Objective: Collect every line below that contains the word "into".

— Begin Data section —

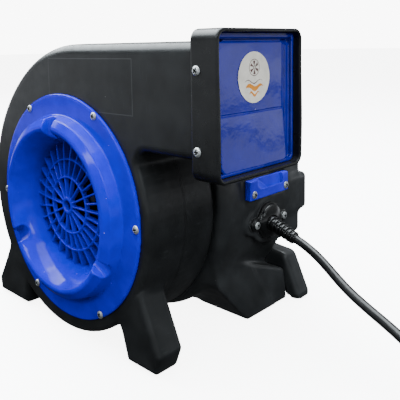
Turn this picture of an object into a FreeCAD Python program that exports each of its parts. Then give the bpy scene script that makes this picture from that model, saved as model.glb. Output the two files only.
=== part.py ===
"""Small centrifugal air mover with a side intake and a flap-valve outlet.

Frame: the origin is the point where the fan axis meets the front face of the
intake flange. +Y runs along the fan axis into the machine, +X is the outlet
direction and +Z is up. Lengths are millimetres, angles are degrees.
"""
import FreeCAD
import Part
import math
import os
import Sketcher
from FreeCAD import Placement, Rotation, Vector

SIZES = {
    # whole machine
    "floor": -160.0, "wall": 3.0, "slack": 0.05,
    # scroll housing
    "side_face": 4.0, "scroll_back": 110.0, "scroll_right": 146.0, "scroll_bottom": 155.5,
    "scroll_left": 170.0, "duct_top": 194.0, "duct_low": 82.0, "duct_end": 228.0,
    "duct_back": 131.8, "flare_start": 150.0, "flare_end": 200.0, "tongue_radius": 145.0,
    "scroll_edge": 7.0, "intake_hole": 112.0, "rear_hole": 118.0, "leg_back": 40.0,
    # intake ring
    "flange_radius": 136.0, "flange_thick": 4.0, "spigot_radius": 107.0, "lip_rise": 18.9,
    "lip_round": 7.0, "crest_radius": 97.0, "bowl_round": 55.0, "throat_radius": 76.0,
    "throat_end": 24.0, "notch_width": 18.0, "notch_floor": -9.0, "notch_turn": 1.0,
    "fin_thick": 2.0, "fin_depth": 5.5, "guard_hub": 10.2, "guard_eye": 6.0, "guard_inner": 34.0,
    "guard_outer": 56.0, "guard_rib": 2.2, "guard_hub_y": 5.8, "guard_inner_y": 7.2,
    "guard_outer_y": 10.0, "guard_throat_y": 13.5, "ring_screw_circle": 132.0,
    # outlet collar, flap frame and flap
    "collar_start": 213.0, "collar_end": 246.0, "collar_back": 135.8, "collar_low": 63.4,
    "collar_top": 205.4, "collar_wall": 3.6, "collar_round": 10.0, "collar_mouth_round": 6.4,
    "frame_thick": 3.0, "frame_margin": 16.0, "frame_rim": 6.0, "hinge_x": 234.5, "hinge_z": 198.2,
    "knuckle_radius": 3.2, "pin_radius": 1.5, "flap_left": 15.5, "flap_right": 120.5,
    "flap_thick": 2.5, "flap_bottom": 69.5, "flap_crease": 124.5, "flap_top": 193.0,
    "label_radius": 25.0, "label_z": 158.3, "label_thick": 0.4,
    "collar_screw_x": 220.9, "collar_screw_low": 92.6, "collar_screw_high": 167.3,
    # motor housing and rear cover
    "drum_radius": 158.0, "drum_front": 114.0, "drum_back": 266.0, "drum_front_edge": 10.0,
    "drum_back_edge": 28.0, "drum_hole": 112.0, "cover_hole": 108.0, "pad_face": 158.2,
    "base_bottom": -157.0, "base_top": -88.0, "base_back": 263.0,
    "leg_front": 262.0, "leg_end": 290.0, "cover_radius": 126.0, "cover_back": 284.0,
    "cover_edge": 8.0, "drum_back_room": 126.0, "vent_hole": 62.0,
    "vent_radius": 72.0, "vent_thick": 5.0, "cover_screw_circle": 115.0,
    "vent_screw_circle": 66.5, "foot_radius": 9.0,
    # drive
    "plate_radius": 136.0, "plate_thick": 2.0, "plate_hole": 26.0, "gasket_inner": 122.0,
    "plate_screw_circle": 129.0, "shaft_radius": 7.5, "stud_radius": 5.0, "shaft_front": 44.0,
    "shaft_back": 244.0, "hub_front": 62.0, "wheel_radius": 112.0, "wheel_front": 24.0,
    "wheel_back": 97.0, "wheel_eye": 84.0, "wheel_hub": 18.0, "blade_thick": 2.0,
    "blade_arc": 62.0, "blade_x": 38.0, "blade_z": -60.0, "bearing_radius": 17.5,
    "bearing_width": 11.0, "front_bearing": 117.0, "rear_bearing": 206.0, "shell_radius": 65.0,
    "shell_front": 128.0, "shell_back": 205.0, "stator_bore": 38.0, "air_gap": 0.4,
    "stator_front": 146.0, "stator_back": 186.0, "shield_back": 219.0, "bolt_circle": 71.0,
    "bolt_radius": 2.5, "cooling_fan_radius": 48.0, "capacitor_radius": 20.0,
    "capacitor_x": -88.0, "capacitor_z": -78.0,
    # cord entry and strap bracket
    "bracket_front": 167.0, "bracket_left": 150.0, "bracket_right": 229.0, "bracket_low": 4.0,
    "bracket_top": 28.0, "gland_y": 195.3, "gland_z": -29.5, "gland_face": 164.0,
    "gland_screw_gap": 57.3, "gland_lobe": 8.0, "dome_radius": 23.0, "dome_rise": 9.0,
    "cord_radius": 5.2, "boot_x": 163.0, "boot_y": 190.0, "boot_z": -28.0, "boot_length": 46.0,
    # fasteners
    "screw_radius": 2.3, "screw_head": 4.75, "screw_head_rise": 2.6, "screw_length": 12.0,
}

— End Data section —

Reply to the exercise:
Turn this picture of an object into a FreeCAD Python program that exports each of its parts. Then give the bpy scene script that makes this picture from that model, saved as model.glb. Output the two files only.
intake flange. +Y runs along the fan axis into the machine, +X is the outlet